§ **Exercise goal**:
Here are some records. Copy each one exactly.

>> START

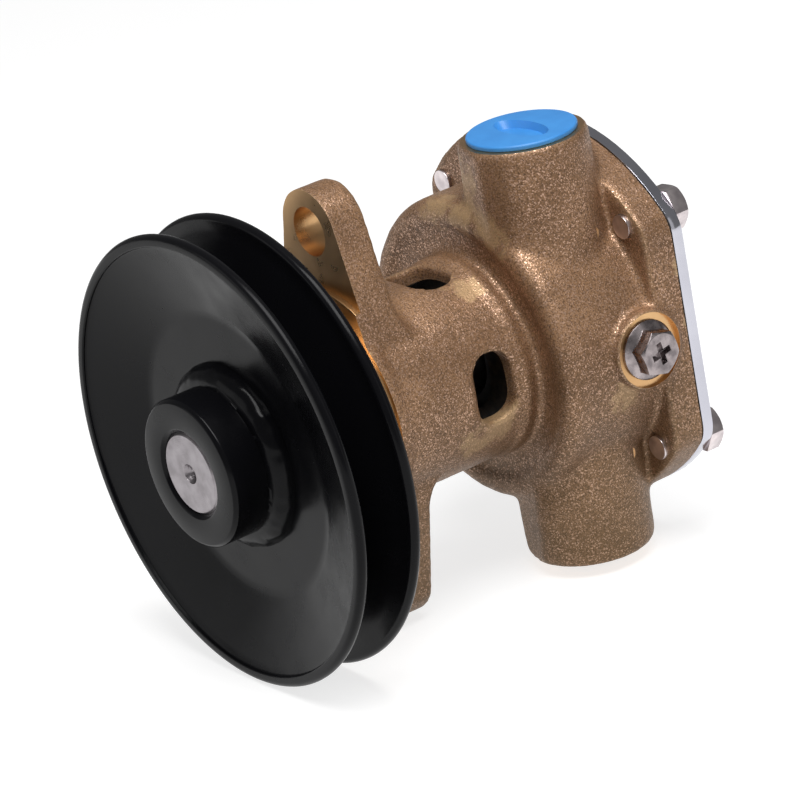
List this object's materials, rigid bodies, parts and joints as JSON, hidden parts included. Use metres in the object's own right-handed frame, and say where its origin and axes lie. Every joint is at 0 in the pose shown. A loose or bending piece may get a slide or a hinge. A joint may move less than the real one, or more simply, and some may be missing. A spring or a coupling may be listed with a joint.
{
  "type": "flexible impeller pump",
  "caption": "Belt-driven flexible impeller pump: a cast bronze body on two ears, a pressed V-belt pulley, threaded ports above and below and a flat steel cover.",
  "frame": {"origin": "on the shaft axis, in the plane of the ears' machined face", "axes": "-Y along the shaft towards the pulley, +Y towards the cover, +Z towards the capped port, +X towards the cam screw"},
  "size_m": [0.11, 0.1257, 0.11],
  "materials": {
    "cast_bronze": "sand cast, blasted",
    "cover_steel": "polished",
    "gasket_paper": "matt",
    "bolt_steel": "bright",
    "turned_bronze": "machined",
    "inner_steel": "ground",
    "cage_brass": "machined",
    "spring_steel": "oiled",
    "black_rubber": "matt",
    "impeller_rubber": "moulded",
    "shaft_steel": "turned",
    "pulley_paint": "gloss black",
    "cap_plastic": "moulded"
  },
  "bodies": {
    "housing": {"pump_body": "cast_bronze", "cover_plate": "cover_steel", "cover_gasket": "gasket_paper", "cover_bolts": "bolt_steel", "cam_plate": "turned_bronze", "cam_screw": "bolt_steel", "wear_plate": "inner_steel", "water_seal": "black_rubber", "front_bearing_outer": "inner_steel", "front_bearing_shield": "black_rubber", "rear_bearing_outer": "inner_steel", "rear_bearing_shield": "black_rubber", "nose_circlip": "spring_steel"},
    "rotor": {"shaft": "shaft_steel", "slinger": "black_rubber", "front_bearing_inner": "inner_steel", "rear_bearing_inner": "inner_steel", "bearing_spacer": "inner_steel", "shaft_circlip": "spring_steel", "pulley_key": "inner_steel", "drive_pin": "inner_steel", "pulley_front_disc": "pulley_paint", "pulley_rear_disc": "pulley_paint", "pulley_hub": "pulley_paint", "pulley_welds": "pulley_paint", "impeller_bush": "turned_bronze", "impeller": "impeller_rubber"},
    "ball_cages": {"front_bearing_balls": "cage_brass", "rear_bearing_balls": "cage_brass"},
    "cap": {"port_cap": "cap_plastic"}
  },
  "joints": [
    {"name": "rotor_spin", "type": "hinge", "parent": "housing", "child": "rotor", "pos_m": [0, 0, 0], "axis": [0, 1, 0], "continuous": true, "deforming": ["impeller"]},
    {"name": "balls_roll", "type": "hinge", "parent": "housing", "child": "ball_cages", "pos_m": [0, 0, 0], "axis": [0, 1, 0], "continuous": true},
    {"name": "cap_pull", "type": "slide", "parent": "housing", "child": "cap", "axis": [0, 0, 1], "range_m": [0, 0.015]}
  ],
  "couplings": [
    {"joint": "balls_roll", "follows": "rotor_spin", "ratio": 0.3976}
  ]
}
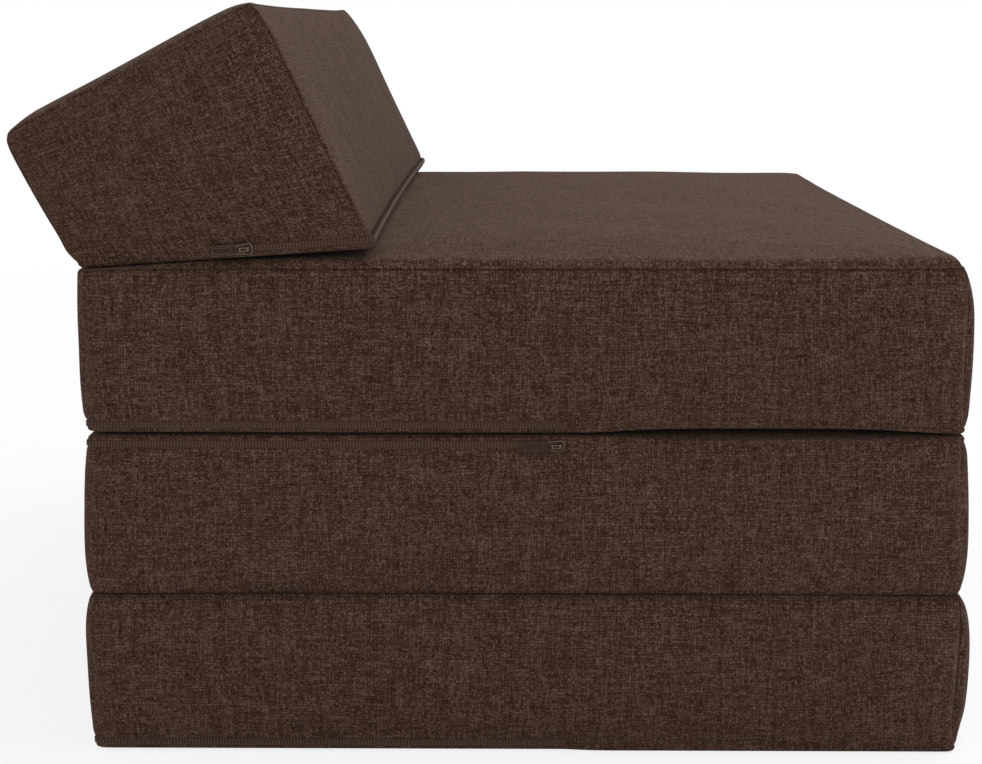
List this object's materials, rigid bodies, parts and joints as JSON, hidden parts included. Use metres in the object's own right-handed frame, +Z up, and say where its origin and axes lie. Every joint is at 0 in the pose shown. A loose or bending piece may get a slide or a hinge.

>> END

§ **Correct output**:
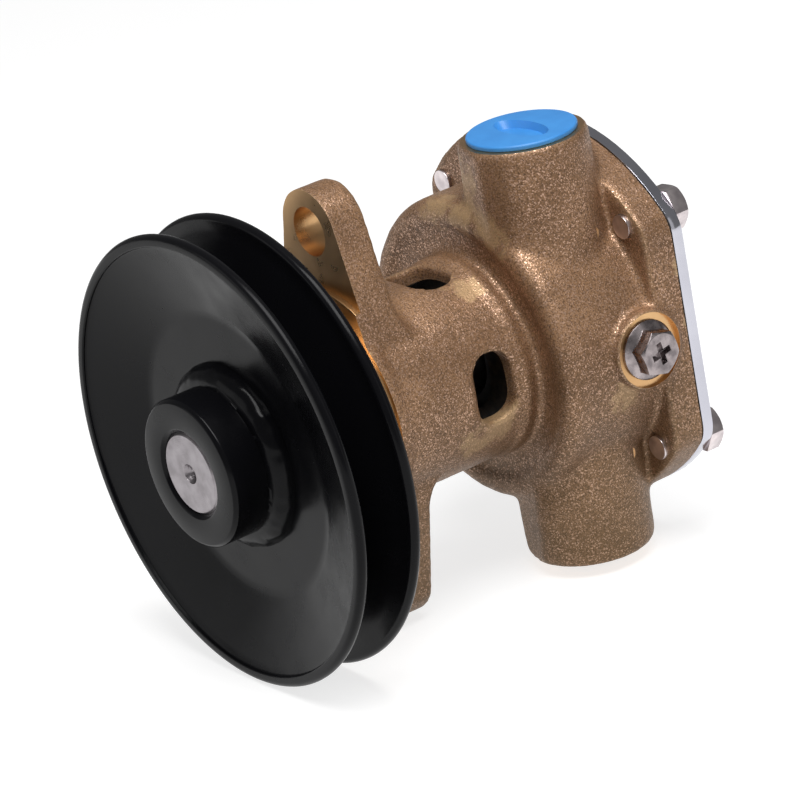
List this object's materials, rigid bodies, parts and joints as JSON, hidden parts included. Use metres in the object's own right-handed frame, and say where its origin and axes lie. Every joint is at 0 in the pose shown. A loose or bending piece may get a slide or a hinge. A joint may move less than the real one, or more simply, and some may be missing. A spring or a coupling may be listed with a joint.
{
  "type": "flexible impeller pump",
  "caption": "Belt-driven flexible impeller pump: a cast bronze body on two ears, a pressed V-belt pulley, threaded ports above and below and a flat steel cover.",
  "frame": {"origin": "on the shaft axis, in the plane of the ears' machined face", "axes": "-Y along the shaft towards the pulley, +Y towards the cover, +Z towards the capped port, +X towards the cam screw"},
  "size_m": [0.11, 0.1257, 0.11],
  "materials": {
    "cast_bronze": "sand cast, blasted",
    "cover_steel": "polished",
    "gasket_paper": "matt",
    "bolt_steel": "bright",
    "turned_bronze": "machined",
    "inner_steel": "ground",
    "cage_brass": "machined",
    "spring_steel": "oiled",
    "black_rubber": "matt",
    "impeller_rubber": "moulded",
    "shaft_steel": "turned",
    "pulley_paint": "gloss black",
    "cap_plastic": "moulded"
  },
  "bodies": {
    "housing": {"pump_body": "cast_bronze", "cover_plate": "cover_steel", "cover_gasket": "gasket_paper", "cover_bolts": "bolt_steel", "cam_plate": "turned_bronze", "cam_screw": "bolt_steel", "wear_plate": "inner_steel", "water_seal": "black_rubber", "front_bearing_outer": "inner_steel", "front_bearing_shield": "black_rubber", "rear_bearing_outer": "inner_steel", "rear_bearing_shield": "black_rubber", "nose_circlip": "spring_steel"},
    "rotor": {"shaft": "shaft_steel", "slinger": "black_rubber", "front_bearing_inner": "inner_steel", "rear_bearing_inner": "inner_steel", "bearing_spacer": "inner_steel", "shaft_circlip": "spring_steel", "pulley_key": "inner_steel", "drive_pin": "inner_steel", "pulley_front_disc": "pulley_paint", "pulley_rear_disc": "pulley_paint", "pulley_hub": "pulley_paint", "pulley_welds": "pulley_paint", "impeller_bush": "turned_bronze", "impeller": "impeller_rubber"},
    "ball_cages": {"front_bearing_balls": "cage_brass", "rear_bearing_balls": "cage_brass"},
    "cap": {"port_cap": "cap_plastic"}
  },
  "joints": [
    {"name": "rotor_spin", "type": "hinge", "parent": "housing", "child": "rotor", "pos_m": [0, 0, 0], "axis": [0, 1, 0], "continuous": true, "deforming": ["impeller"]},
    {"name": "balls_roll", "type": "hinge", "parent": "housing", "child": "ball_cages", "pos_m": [0, 0, 0], "axis": [0, 1, 0], "continuous": true},
    {"name": "cap_pull", "type": "slide", "parent": "housing", "child": "cap", "axis": [0, 0, 1], "range_m": [0, 0.015]}
  ],
  "couplings": [
    {"joint": "balls_roll", "follows": "rotor_spin", "ratio": 0.3976}
  ]
}
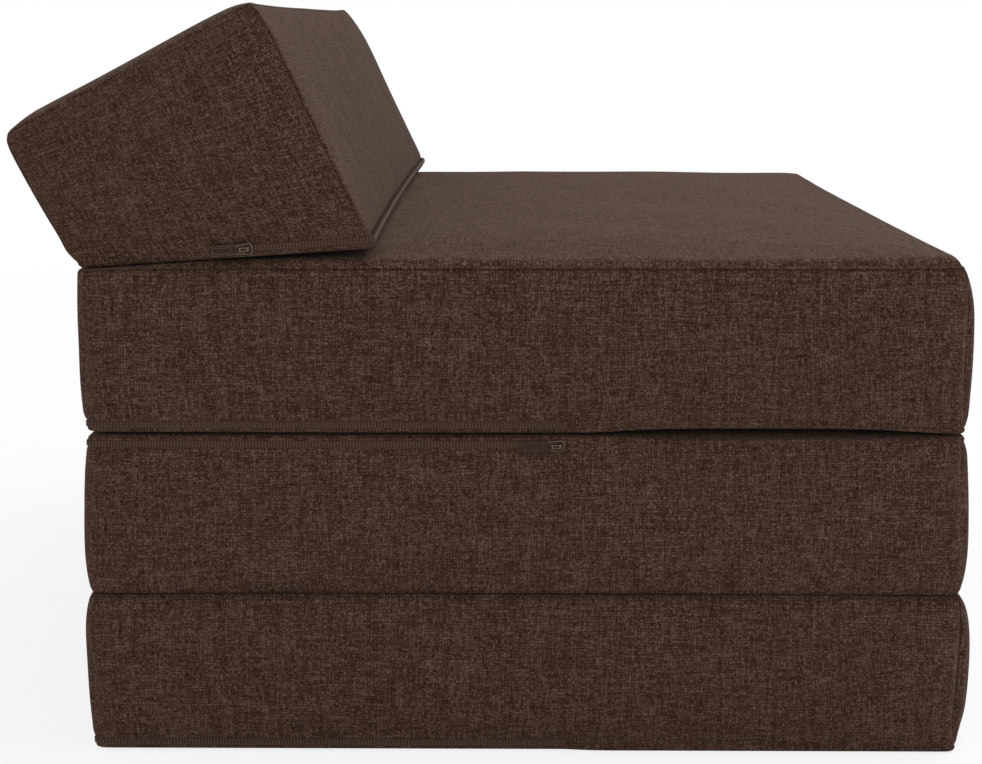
List this object's materials, rigid bodies, parts and joints as JSON, hidden parts included. Use metres in the object's own right-handed frame, +Z up, and say where its origin and axes lie. Every joint is at 0 in the pose shown. A loose or bending piece may get a slide or a hinge.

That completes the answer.